Viewing this on a Framework Laptop that just came in today and I'm laughing because it's the first laptop I've had that actually has hardware switches for camera and microphone.
We have a chance to notice this when it's mediated by a browser. Native apps don't barf all over the console and thus escape such scrutiny.
I first considered this when a friend told me about a brand of lawnmower of which I had never heard let alone searched (mowing lawns is the least interesting activity I can imagine), and one minute later a podcast app had a big banner at the top by which I could purchase a lawnmower of that exact brand. I don't have important conversations in the vicinity of mobile phones anymore.
Another reason to disable JS globally whilst doing heavy surfing and only temporarily whitelisting/enabling it on sites you trust.
A physical, hard-disconnect on-off switch for mic and camera should be required by law.
Serious question - why do we need iframes? Can't we disable them?
Injecting malware into ads is as old as ad networks. There are even ad networks that hijack the ads of other networks and replace the original ads with their own.
There are also many different types of clickjacking:
Best way to solve this would be, to have a physical switch that cuts power to webcam and microphone.... sadly I don't know any laptops who actually implement this.
Atleast some (eg. lenovo), have physical shutters to cover the webcam lens, so even if the cam turns on, it records only a piece of black plastic.
I don't think that it's google's fault.
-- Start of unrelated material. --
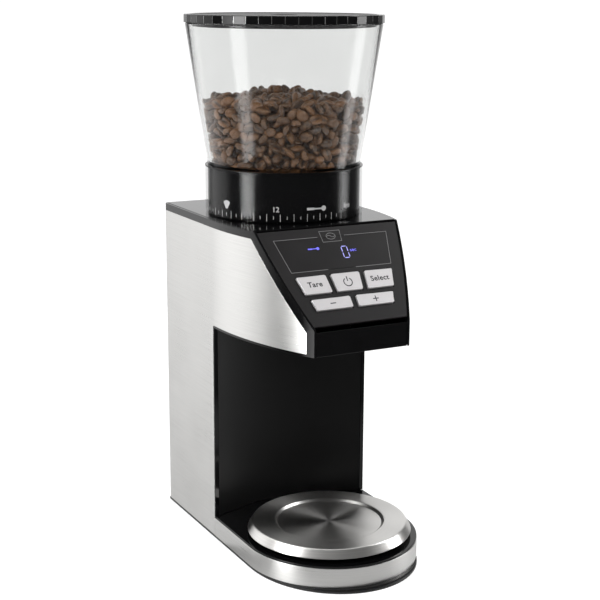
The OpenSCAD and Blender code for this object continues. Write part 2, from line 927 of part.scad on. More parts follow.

Google sometimes trade ads on auctions, meaning they issue and HTTP request to partners asking "Hey, you want to show an ad here", and partner respond with price and HTML code, the highest bidder wins and HTTP code is inserted.
HTTP contains JavaScript, and theoretically anything can be executed within the browser (I've seen people mining bitcoins!).
Google can't monitor an execute every HTML snippet, but they doing pretty great job sampling responses and evaluating some of them. Fraudsters are smart, and trying to understand if the code is executed on Google's servers, but overall they are loosing.
It seems like a case where google's system didn't work.